Do human financial advisors outperform robo-advisors?
Not necessarily. Their performance, like that of robo-advisors, depends on a variety of factors, including market trends and the individual’s financial situation and goals. It’s also important to note that human advisors, like all humans, can be prone to bias and errors. All that aside, it is important to recognize that the higher fees charges by human advisors would result in lower net returns given an otherwise identical portfolio.
Are robo-advisors only suitable for novice investors or those with smaller portfolios?
Robo-advisors are certainly accessible and cost-effective for beginners or those with smaller portfolios, but they can also be a valuable tool for more experienced investors. Their automated portfolio management and rebalancing features, along with tax-loss harvesting, can be beneficial for any investor, regardless of portfolio size.
Is a hybrid robo-human model the best form of financial advice?

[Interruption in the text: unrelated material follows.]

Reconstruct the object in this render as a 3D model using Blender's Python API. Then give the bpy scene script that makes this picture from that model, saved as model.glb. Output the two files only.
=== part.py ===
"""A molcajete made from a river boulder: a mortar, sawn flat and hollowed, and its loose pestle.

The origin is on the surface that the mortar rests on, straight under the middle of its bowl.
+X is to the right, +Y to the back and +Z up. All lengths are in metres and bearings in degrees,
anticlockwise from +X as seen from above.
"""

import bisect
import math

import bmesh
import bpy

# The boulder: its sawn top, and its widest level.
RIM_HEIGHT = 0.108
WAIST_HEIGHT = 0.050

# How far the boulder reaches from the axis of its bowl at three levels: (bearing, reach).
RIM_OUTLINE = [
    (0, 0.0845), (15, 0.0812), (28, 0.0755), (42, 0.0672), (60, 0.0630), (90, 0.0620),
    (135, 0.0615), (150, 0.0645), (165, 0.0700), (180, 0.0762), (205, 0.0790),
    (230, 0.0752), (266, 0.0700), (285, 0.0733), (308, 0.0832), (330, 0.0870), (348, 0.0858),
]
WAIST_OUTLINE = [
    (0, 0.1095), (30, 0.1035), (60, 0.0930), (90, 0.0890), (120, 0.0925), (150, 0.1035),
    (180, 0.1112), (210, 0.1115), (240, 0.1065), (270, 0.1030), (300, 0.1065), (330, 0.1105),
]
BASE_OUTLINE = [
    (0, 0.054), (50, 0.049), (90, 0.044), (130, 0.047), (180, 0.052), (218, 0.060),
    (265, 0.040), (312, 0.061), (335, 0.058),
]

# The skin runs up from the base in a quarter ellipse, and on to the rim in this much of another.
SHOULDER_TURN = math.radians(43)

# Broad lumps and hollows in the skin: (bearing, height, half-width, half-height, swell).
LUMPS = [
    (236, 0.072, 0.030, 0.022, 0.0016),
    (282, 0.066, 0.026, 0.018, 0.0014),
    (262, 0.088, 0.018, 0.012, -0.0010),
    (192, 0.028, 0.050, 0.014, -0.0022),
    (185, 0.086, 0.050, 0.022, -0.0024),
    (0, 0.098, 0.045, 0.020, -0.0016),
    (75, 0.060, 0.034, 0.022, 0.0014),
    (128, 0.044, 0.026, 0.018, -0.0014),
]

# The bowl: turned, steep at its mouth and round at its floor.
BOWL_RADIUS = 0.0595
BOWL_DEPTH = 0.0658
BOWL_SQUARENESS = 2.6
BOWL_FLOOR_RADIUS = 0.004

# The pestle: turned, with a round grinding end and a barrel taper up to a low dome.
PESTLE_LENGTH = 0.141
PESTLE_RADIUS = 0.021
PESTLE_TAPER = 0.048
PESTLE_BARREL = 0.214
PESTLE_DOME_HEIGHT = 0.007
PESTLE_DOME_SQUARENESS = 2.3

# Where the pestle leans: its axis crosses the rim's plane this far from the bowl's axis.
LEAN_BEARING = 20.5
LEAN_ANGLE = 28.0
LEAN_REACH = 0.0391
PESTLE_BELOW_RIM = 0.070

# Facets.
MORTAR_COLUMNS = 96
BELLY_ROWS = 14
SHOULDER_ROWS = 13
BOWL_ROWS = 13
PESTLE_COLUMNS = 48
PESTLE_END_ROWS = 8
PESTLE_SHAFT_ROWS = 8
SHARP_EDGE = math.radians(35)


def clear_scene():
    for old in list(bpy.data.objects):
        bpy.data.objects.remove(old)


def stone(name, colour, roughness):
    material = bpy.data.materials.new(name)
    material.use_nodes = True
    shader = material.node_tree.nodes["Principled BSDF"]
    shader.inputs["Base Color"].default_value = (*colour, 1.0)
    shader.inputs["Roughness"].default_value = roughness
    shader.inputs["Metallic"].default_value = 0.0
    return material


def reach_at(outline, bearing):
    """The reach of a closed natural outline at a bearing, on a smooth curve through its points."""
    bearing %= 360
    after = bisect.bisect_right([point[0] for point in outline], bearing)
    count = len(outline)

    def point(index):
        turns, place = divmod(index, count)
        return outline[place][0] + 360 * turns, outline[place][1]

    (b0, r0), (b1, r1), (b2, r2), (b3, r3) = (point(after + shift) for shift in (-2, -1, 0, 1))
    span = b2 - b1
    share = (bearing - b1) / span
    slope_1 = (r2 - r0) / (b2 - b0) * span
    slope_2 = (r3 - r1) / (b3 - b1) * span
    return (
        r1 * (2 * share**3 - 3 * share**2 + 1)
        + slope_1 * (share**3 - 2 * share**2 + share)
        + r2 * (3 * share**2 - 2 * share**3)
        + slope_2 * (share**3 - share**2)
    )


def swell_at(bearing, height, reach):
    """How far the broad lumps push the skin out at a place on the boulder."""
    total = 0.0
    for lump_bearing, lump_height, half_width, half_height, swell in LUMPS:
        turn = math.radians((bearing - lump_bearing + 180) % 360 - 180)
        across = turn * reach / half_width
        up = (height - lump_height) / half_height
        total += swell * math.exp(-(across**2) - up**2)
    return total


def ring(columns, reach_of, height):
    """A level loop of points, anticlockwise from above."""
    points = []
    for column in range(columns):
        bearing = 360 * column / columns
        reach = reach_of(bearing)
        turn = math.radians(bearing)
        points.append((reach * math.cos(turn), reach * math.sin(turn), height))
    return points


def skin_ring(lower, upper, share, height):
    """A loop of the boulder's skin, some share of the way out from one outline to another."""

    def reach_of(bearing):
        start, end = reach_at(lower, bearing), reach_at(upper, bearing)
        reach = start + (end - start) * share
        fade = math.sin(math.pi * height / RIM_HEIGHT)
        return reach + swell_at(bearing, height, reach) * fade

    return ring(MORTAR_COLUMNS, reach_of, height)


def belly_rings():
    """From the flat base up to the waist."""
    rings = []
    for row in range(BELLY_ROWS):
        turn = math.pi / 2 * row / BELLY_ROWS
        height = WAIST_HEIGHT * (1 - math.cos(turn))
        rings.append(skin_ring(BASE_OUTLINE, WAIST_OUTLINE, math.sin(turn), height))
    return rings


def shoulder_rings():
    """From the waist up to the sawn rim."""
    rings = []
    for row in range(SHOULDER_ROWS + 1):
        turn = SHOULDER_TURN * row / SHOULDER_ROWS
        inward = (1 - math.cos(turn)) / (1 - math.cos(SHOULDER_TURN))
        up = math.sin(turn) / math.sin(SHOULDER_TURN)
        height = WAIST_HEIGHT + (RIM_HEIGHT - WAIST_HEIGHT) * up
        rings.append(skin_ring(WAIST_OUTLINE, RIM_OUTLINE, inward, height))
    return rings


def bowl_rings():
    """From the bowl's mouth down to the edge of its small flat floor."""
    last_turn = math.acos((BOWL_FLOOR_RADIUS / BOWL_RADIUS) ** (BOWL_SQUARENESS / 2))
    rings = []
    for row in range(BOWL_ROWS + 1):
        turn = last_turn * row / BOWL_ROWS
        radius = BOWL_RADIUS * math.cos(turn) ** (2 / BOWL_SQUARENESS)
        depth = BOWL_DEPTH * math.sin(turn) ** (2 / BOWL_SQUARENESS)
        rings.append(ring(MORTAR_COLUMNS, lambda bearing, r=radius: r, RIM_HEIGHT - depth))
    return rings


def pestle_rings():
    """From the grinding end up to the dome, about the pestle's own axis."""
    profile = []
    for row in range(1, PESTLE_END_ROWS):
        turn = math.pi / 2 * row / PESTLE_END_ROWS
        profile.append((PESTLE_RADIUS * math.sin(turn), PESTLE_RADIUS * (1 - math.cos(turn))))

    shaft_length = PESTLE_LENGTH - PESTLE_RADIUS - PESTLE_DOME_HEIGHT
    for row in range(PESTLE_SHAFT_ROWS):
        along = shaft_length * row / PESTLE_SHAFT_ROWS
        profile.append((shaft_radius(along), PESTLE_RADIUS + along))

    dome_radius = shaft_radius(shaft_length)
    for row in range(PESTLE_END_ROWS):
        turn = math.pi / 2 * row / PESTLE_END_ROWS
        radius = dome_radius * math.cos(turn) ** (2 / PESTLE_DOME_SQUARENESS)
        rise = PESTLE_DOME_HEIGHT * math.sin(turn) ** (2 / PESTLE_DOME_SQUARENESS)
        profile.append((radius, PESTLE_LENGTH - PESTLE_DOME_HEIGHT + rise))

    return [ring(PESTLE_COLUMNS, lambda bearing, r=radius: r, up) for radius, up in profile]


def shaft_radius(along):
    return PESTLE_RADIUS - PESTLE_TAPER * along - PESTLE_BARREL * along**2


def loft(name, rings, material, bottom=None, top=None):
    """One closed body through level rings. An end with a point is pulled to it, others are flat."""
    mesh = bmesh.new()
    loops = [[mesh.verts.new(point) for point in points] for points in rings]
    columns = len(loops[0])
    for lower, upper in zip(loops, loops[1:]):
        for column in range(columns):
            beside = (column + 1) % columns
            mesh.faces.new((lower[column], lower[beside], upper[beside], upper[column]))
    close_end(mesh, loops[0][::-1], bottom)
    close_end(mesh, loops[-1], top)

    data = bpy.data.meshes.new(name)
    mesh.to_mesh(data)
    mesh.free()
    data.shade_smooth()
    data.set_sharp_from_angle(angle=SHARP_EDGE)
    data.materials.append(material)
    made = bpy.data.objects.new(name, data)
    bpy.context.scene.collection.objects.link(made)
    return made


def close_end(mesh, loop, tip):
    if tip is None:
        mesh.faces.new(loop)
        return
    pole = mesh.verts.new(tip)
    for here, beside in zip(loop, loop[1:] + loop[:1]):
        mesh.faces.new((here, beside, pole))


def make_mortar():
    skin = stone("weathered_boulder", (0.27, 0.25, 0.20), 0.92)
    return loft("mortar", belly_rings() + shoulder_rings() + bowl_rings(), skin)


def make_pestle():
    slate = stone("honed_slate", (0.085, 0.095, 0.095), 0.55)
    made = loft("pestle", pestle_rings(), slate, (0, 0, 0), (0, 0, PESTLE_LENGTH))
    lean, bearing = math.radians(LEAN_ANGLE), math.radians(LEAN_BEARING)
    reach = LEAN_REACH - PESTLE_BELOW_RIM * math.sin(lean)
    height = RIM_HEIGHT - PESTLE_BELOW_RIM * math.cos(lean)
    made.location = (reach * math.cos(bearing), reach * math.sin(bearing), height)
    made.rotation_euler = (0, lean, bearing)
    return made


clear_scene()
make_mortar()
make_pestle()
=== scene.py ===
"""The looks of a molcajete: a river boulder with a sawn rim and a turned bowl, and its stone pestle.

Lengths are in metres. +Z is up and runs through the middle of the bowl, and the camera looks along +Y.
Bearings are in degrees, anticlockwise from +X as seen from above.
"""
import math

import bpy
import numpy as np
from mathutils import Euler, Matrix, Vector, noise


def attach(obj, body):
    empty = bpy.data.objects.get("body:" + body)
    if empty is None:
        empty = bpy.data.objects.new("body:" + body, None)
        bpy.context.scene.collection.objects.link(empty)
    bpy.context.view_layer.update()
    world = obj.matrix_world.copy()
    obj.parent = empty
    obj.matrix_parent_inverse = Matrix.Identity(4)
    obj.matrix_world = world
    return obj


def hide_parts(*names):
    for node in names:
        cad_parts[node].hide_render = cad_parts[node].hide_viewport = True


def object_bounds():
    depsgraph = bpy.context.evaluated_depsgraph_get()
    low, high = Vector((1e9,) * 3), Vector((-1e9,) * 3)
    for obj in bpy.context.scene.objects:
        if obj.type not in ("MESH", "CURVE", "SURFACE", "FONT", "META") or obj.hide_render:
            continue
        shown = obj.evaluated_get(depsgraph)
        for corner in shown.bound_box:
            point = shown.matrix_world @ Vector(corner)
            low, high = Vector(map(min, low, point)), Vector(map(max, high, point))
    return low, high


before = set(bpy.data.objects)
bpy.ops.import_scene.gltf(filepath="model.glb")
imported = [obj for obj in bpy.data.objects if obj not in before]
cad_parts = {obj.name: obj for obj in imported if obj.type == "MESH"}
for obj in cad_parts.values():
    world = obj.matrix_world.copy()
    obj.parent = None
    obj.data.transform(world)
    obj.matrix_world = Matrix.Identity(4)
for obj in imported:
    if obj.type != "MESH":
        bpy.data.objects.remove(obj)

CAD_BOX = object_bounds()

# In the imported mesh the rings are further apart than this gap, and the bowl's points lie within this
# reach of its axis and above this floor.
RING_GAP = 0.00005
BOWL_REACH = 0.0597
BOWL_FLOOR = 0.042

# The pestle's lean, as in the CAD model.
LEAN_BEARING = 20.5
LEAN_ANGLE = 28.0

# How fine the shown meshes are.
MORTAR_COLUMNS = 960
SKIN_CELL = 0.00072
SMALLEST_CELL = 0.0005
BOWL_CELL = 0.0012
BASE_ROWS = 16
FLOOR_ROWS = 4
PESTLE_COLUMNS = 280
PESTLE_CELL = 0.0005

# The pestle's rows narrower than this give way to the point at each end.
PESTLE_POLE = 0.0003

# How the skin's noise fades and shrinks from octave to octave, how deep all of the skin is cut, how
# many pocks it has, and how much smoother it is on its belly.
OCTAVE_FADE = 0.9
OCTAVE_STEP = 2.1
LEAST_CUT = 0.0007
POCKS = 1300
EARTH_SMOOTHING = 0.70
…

A hybrid model can indeed combine the strengths of both robo-advisors and human advisors, offering a balance of automated efficiency and personalized advice. However, the effectiveness of this model depends on your specific needs and circumstances. If you require a high level of personalized service and direct management of your investments, a traditional human advisor might be better suited to your needs. Conversely, if cost and simplicity are your primary concerns, a robo-advisor might be the better choice.
The Bottom Line
The choice between a robo-advisor and a human financial advisor depends on individual preferences, needs, and circumstances. Robo-advisors offer cost-effective, efficient investment management with minimal human interaction, making them suitable for younger or less wealthy investors comfortable with technology. On the other hand, human advisors provide a more personalized service, wider financial advice, and a real human connection, valued by older, wealthier, or technology-averse individuals. A hybrid approach, combining the advantages of both, may offer the best solution for many.